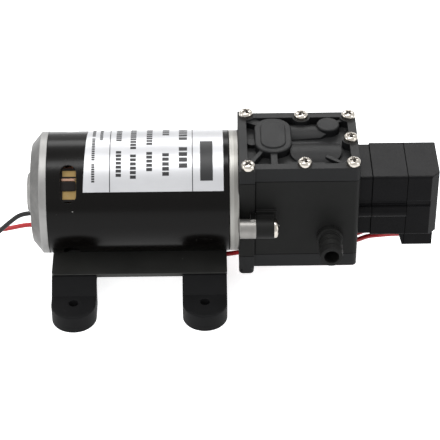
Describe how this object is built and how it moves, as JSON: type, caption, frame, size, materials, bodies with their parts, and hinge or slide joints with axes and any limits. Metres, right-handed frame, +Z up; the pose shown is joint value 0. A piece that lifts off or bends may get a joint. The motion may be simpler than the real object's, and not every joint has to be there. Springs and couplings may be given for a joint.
{
  "type": "diaphragm pump",
  "caption": "Electric diaphragm water pump on rubber foot bars: round motor, two-sided pump head with side hose tails, pressure switch on its end and coiled leads.",
  "frame": {"origin": "on the floor under the feet, in the middle of the four foot holes", "axes": "+X along the motor's shaft from the motor to the pressure switch, +Y across to the outlet hose tail, +Z up"},
  "size_m": [0.2651, 0.1064, 0.0787],
  "materials": {
    "painted_can": "black gloss enamel",
    "painted_plate": "black satin paint",
    "cast_alloy": "fine blasted casting",
    "turned_alloy": "turned, brushed",
    "foot_rubber": "matt moulded rubber",
    "seal_rubber": "smooth rubber",
    "head_plastic": "moulded, fine texture",
    "tail_plastic": "moulded, satin",
    "switch_plastic": "moulded, satin",
    "nickel_steel": "bright nickel plate",
    "zinc_steel": "zinc plate",
    "black_steel": "black oxide",
    "ground_steel": "ground",
    "lamination_steel": "stacked laminations, varnished",
    "spring_steel": "drawn wire",
    "copper_wire": "enamelled copper",
    "copper_bars": "turned copper",
    "brass_strip": "rolled brass",
    "ferrite": "sintered, matt",
    "carbon": "pressed carbon",
    "phenolic": "laminated sheet",
    "sintered_bronze": "sintered bronze",
    "nylon": "moulded nylon",
    "stainless": "pressed stainless",
    "red_button": "moulded",
    "black_lead": "smooth insulation",
    "red_lead": "smooth insulation",
    "tinned_strand": "tinned copper strand",
    "tie_plastic": "moulded nylon"
  },
  "bodies": {
    "pump": {"rear_foot_bar": "foot_rubber", "front_foot_bar": "foot_rubber", "mounting_plate": "painted_plate", "plate_screws": "zinc_steel", "motor_tube": "painted_can", "motor_end_cap": "cast_alloy", "motor_flange": "turned_alloy", "lead_grommets": "seal_rubber", "rear_bush": "sintered_bronze", "front_bearing": "ground_steel", "magnets": "ferrite", "brush_plate": "phenolic", "brush_holders": "brass_strip", "carbon_brushes": "carbon", "brush_springs": "spring_steel", "head_housing": "head_plastic", "top_cover": "head_plastic", "bottom_cover": "head_plastic", "top_cover_screws": "nickel_steel", "bottom_cover_screws": "nickel_steel", "flange_bolts": "nickel_steel", "inlet_hose_tail": "tail_plastic", "outlet_hose_tail": "tail_plastic", "port_seals": "seal_rubber", "valve_plates": "nylon", "valves": "seal_rubber", "diaphragms": "seal_rubber", "switch_flange": "switch_plastic", "switch_body": "switch_plastic", "switch_cap": "switch_plastic", "switch_diaphragm": "seal_rubber", "switch_spring": "spring_steel", "microswitch": "switch_plastic", "terminal_block": "switch_plastic", "switch_terminals": "brass_strip", "switch_screws": "zinc_steel", "black_lead_run": "black_lead", "black_lead_coil": "black_lead", "red_lead_run": "red_lead", "red_lead_coil": "red_lead", "switch_feed_lead": "red_lead", "motor_feed_lead": "red_lead", "lead_tips": "tinned_strand", "coil_tie": "tie_plastic"},
    "rotor": {"motor_shaft": "ground_steel", "armature_core": "lamination_steel", "armature_windings": "copper_wire", "commutator": "copper_bars", "eccentric": "ground_steel", "eccentric_screw": "black_steel"},
    "rod": {"yoke": "nylon", "eccentric_bearing": "ground_steel", "diaphragm_retainers": "stainless", "retainer_screws": "stainless"},
    "plunger": {"switch_plunger": "nylon"},
    "button": {"microswitch_button": "red_button"},
    "seat": {"spring_seat": "brass_strip"},
    "adjuster": {"adjusting_screw": "black_steel"}
  },
  "joints": [
    {"name": "rotor_spin", "type": "hinge", "parent": "pump", "child": "rotor", "pos_m": [0, 0, 0.046], "axis": [1, 0, 0], "continuous": true},
    {"name": "rod_orbit", "type": "hinge", "parent": "rotor", "child": "rod", "pos_m": [0.0784, 0.0015, 0.046], "axis": [1, 0, 0], "continuous": true, "deforming": ["diaphragms"]},
    {"name": "plunger_slide", "type": "slide", "parent": "pump", "child": "plunger", "axis": [1, 0, 0], "range_m": [0, 0.001], "stiffness_N_per_m": 1500, "deforming": ["switch_spring"]},
    {"name": "button_slide", "type": "slide", "parent": "pump", "child": "button", "axis": [1, 0, 0], "range_m": [0, 0.001]},
    {"name": "seat_slide", "type": "slide", "parent": "pump", "child": "seat", "axis": [1, 0, 0], "range_m": [-0.0005, 0.0005]},
    {"name": "adjuster_turn", "type": "hinge", "parent": "seat", "child": "adjuster", "pos_m": [0.14, 0, 0.046], "axis": [1, 0, 0], "range_deg": [-180, 180]}
  ],
  "couplings": [
    {"joint": "rod_orbit", "follows": "rotor_spin", "ratio": -1},
    {"joint": "button_slide", "follows": "plunger_slide", "ratio": 1},
    {"joint": "adjuster_turn", "follows": "seat_slide", "rad_per_m": 6283.2}
  ]
}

:::::

[TASK STATEMENT] Take the material above and return all of it exactly.

[THE ANSWER]
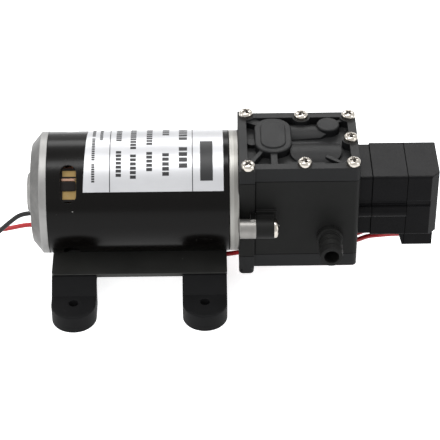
Describe how this object is built and how it moves, as JSON: type, caption, frame, size, materials, bodies with their parts, and hinge or slide joints with axes and any limits. Metres, right-handed frame, +Z up; the pose shown is joint value 0. A piece that lifts off or bends may get a joint. The motion may be simpler than the real object's, and not every joint has to be there. Springs and couplings may be given for a joint.
{
  "type": "diaphragm pump",
  "caption": "Electric diaphragm water pump on rubber foot bars: round motor, two-sided pump head with side hose tails, pressure switch on its end and coiled leads.",
  "frame": {"origin": "on the floor under the feet, in the middle of the four foot holes", "axes": "+X along the motor's shaft from the motor to the pressure switch, +Y across to the outlet hose tail, +Z up"},
  "size_m": [0.2651, 0.1064, 0.0787],
  "materials": {
    "painted_can": "black gloss enamel",
    "painted_plate": "black satin paint",
    "cast_alloy": "fine blasted casting",
    "turned_alloy": "turned, brushed",
    "foot_rubber": "matt moulded rubber",
    "seal_rubber": "smooth rubber",
    "head_plastic": "moulded, fine texture",
    "tail_plastic": "moulded, satin",
    "switch_plastic": "moulded, satin",
    "nickel_steel": "bright nickel plate",
    "zinc_steel": "zinc plate",
    "black_steel": "black oxide",
    "ground_steel": "ground",
    "lamination_steel": "stacked laminations, varnished",
    "spring_steel": "drawn wire",
    "copper_wire": "enamelled copper",
    "copper_bars": "turned copper",
    "brass_strip": "rolled brass",
    "ferrite": "sintered, matt",
    "carbon": "pressed carbon",
    "phenolic": "laminated sheet",
    "sintered_bronze": "sintered bronze",
    "nylon": "moulded nylon",
    "stainless": "pressed stainless",
    "red_button": "moulded",
    "black_lead": "smooth insulation",
    "red_lead": "smooth insulation",
    "tinned_strand": "tinned copper strand",
    "tie_plastic": "moulded nylon"
  },
  "bodies": {
    "pump": {"rear_foot_bar": "foot_rubber", "front_foot_bar": "foot_rubber", "mounting_plate": "painted_plate", "plate_screws": "zinc_steel", "motor_tube": "painted_can", "motor_end_cap": "cast_alloy", "motor_flange": "turned_alloy", "lead_grommets": "seal_rubber", "rear_bush": "sintered_bronze", "front_bearing": "ground_steel", "magnets": "ferrite", "brush_plate": "phenolic", "brush_holders": "brass_strip", "carbon_brushes": "carbon", "brush_springs": "spring_steel", "head_housing": "head_plastic", "top_cover": "head_plastic", "bottom_cover": "head_plastic", "top_cover_screws": "nickel_steel", "bottom_cover_screws": "nickel_steel", "flange_bolts": "nickel_steel", "inlet_hose_tail": "tail_plastic", "outlet_hose_tail": "tail_plastic", "port_seals": "seal_rubber", "valve_plates": "nylon", "valves": "seal_rubber", "diaphragms": "seal_rubber", "switch_flange": "switch_plastic", "switch_body": "switch_plastic", "switch_cap": "switch_plastic", "switch_diaphragm": "seal_rubber", "switch_spring": "spring_steel", "microswitch": "switch_plastic", "terminal_block": "switch_plastic", "switch_terminals": "brass_strip", "switch_screws": "zinc_steel", "black_lead_run": "black_lead", "black_lead_coil": "black_lead", "red_lead_run": "red_lead", "red_lead_coil": "red_lead", "switch_feed_lead": "red_lead", "motor_feed_lead": "red_lead", "lead_tips": "tinned_strand", "coil_tie": "tie_plastic"},
    "rotor": {"motor_shaft": "ground_steel", "armature_core": "lamination_steel", "armature_windings": "copper_wire", "commutator": "copper_bars", "eccentric": "ground_steel", "eccentric_screw": "black_steel"},
    "rod": {"yoke": "nylon", "eccentric_bearing": "ground_steel", "diaphragm_retainers": "stainless", "retainer_screws": "stainless"},
    "plunger": {"switch_plunger": "nylon"},
    "button": {"microswitch_button": "red_button"},
    "seat": {"spring_seat": "brass_strip"},
    "adjuster": {"adjusting_screw": "black_steel"}
  },
  "joints": [
    {"name": "rotor_spin", "type": "hinge", "parent": "pump", "child": "rotor", "pos_m": [0, 0, 0.046], "axis": [1, 0, 0], "continuous": true},
    {"name": "rod_orbit", "type": "hinge", "parent": "rotor", "child": "rod", "pos_m": [0.0784, 0.0015, 0.046], "axis": [1, 0, 0], "continuous": true, "deforming": ["diaphragms"]},
    {"name": "plunger_slide", "type": "slide", "parent": "pump", "child": "plunger", "axis": [1, 0, 0], "range_m": [0, 0.001], "stiffness_N_per_m": 1500, "deforming": ["switch_spring"]},
    {"name": "button_slide", "type": "slide", "parent": "pump", "child": "button", "axis": [1, 0, 0], "range_m": [0, 0.001]},
    {"name": "seat_slide", "type": "slide", "parent": "pump", "child": "seat", "axis": [1, 0, 0], "range_m": [-0.0005, 0.0005]},
    {"name": "adjuster_turn", "type": "hinge", "parent": "seat", "child": "adjuster", "pos_m": [0.14, 0, 0.046], "axis": [1, 0, 0], "range_deg": [-180, 180]}
  ],
  "couplings": [
    {"joint": "rod_orbit", "follows": "rotor_spin", "ratio": -1},
    {"joint": "button_slide", "follows": "plunger_slide", "ratio": 1},
    {"joint": "adjuster_turn", "follows": "seat_slide", "rad_per_m": 6283.2}
  ]
}